Hospital officials, who had been planning its visit for six months, met it at the front entrance, placed it on a heavy-duty stretcher and carefully rolled it back to radiology.

What required the special treatment?

A more than 400-year-old painting by Italian artist Gerolomo Bassano depicting the preparation of Jesus Christ's body to be placed in the tomb.

Joseph of Arimathea is at the head of Jesus, Nicodemus is at his feet and the Virgin Mary is in front.


The Washington County Museum of Fine Arts, which owns the 16th-century painting, named The Sepulchre, asked the hospital to X-ray the artwork to determine its condition.

What they found thrilled them.

Not only was the painting and canvas in decent shape, they discovered a portrait of a man dressed in late Renaissance clothing behind it.

Mary L. Pixley, Kress Curatorial Fellow at the museum, called the finding a "jackpot." She had been hoping to find another painting, but wasn't sure what would turn up.

"I am just in an utter state of happiness right now," Pixley said.

She planned to do in-depth research of the Bassano family's artwork to try to determine the identity of the man.

The X-rays showed a detailed image of the man's face, an outline of his upper body and his hands clasped at his waist.

Pixley said it wasn't unusual for artists to paint over their work. For example, if a painting didn't sell, an artist simply would paint over it rather than waste canvas.

Linda Walla, administrative director of diagnostic imaging at the hospital, said the museum asked last fall if the hospital would X-ray the painting.

She said the museum brought a smaller painting as a test run. On Wednesday, the hospital X-rayed Bassano's painting by sections and converted the pictures to digital images.

Walla joked the hospital treated the painting with such care, they began calling it "the patient."

"We actually went to the front of the hospital and transported it on a stretcher," Walla said.

X-rays are used to pick up on tears in the canvas, the loss of original paint and previous restorations, Pixley said in a written statement. They also can show changes during the creation of the painting, possible phases in the painting process and paint strokes used, she wrote.

Bassano, who lived from 1566-1621, was from a famous family of artists who worked in the small town of Bassano and Venice, according to Pixley. He learned his style of painting from his father, Jacopo Bassano, who lived from 1515-1592.
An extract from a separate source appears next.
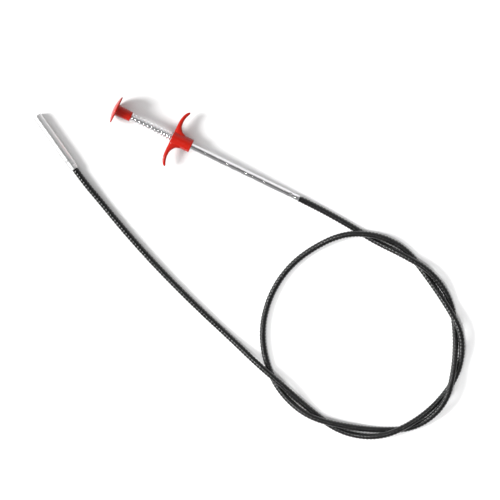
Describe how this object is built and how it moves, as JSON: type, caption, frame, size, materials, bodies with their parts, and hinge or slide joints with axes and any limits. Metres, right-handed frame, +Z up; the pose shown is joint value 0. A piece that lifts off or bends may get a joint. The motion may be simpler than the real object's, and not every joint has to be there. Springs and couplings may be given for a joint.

Gerolomo Bassano's painting derives from a larger altarpiece of the same subject painted in 1574 by Jacopo and Franceso Bassano, Pixley said. The altarpiece is in the Church of Santa Maria in Vanzo, Padua.

Pixley and Joseph Ruzicka, museum director, said Gerolomo Bassano's piece was painted after 1574 and would have been made for a Catholic home to use as a private devotion.

Pixley said in a written statement that the painting's nocturnal setting adds dramatic effect, but it also tells a narrative that the body of Christ had to be buried before sunset and the commencement of the Sabbath.

The museum received the painting as a gift in 1964 from Florence Blume of New York City, Pixley said. It has been on display since then. Ruzicka and Pixley said they expected the painting to return to display today.

Ruzicka said a value has not been placed on the painting.

"To our museum, it's invaluable," Pixley said.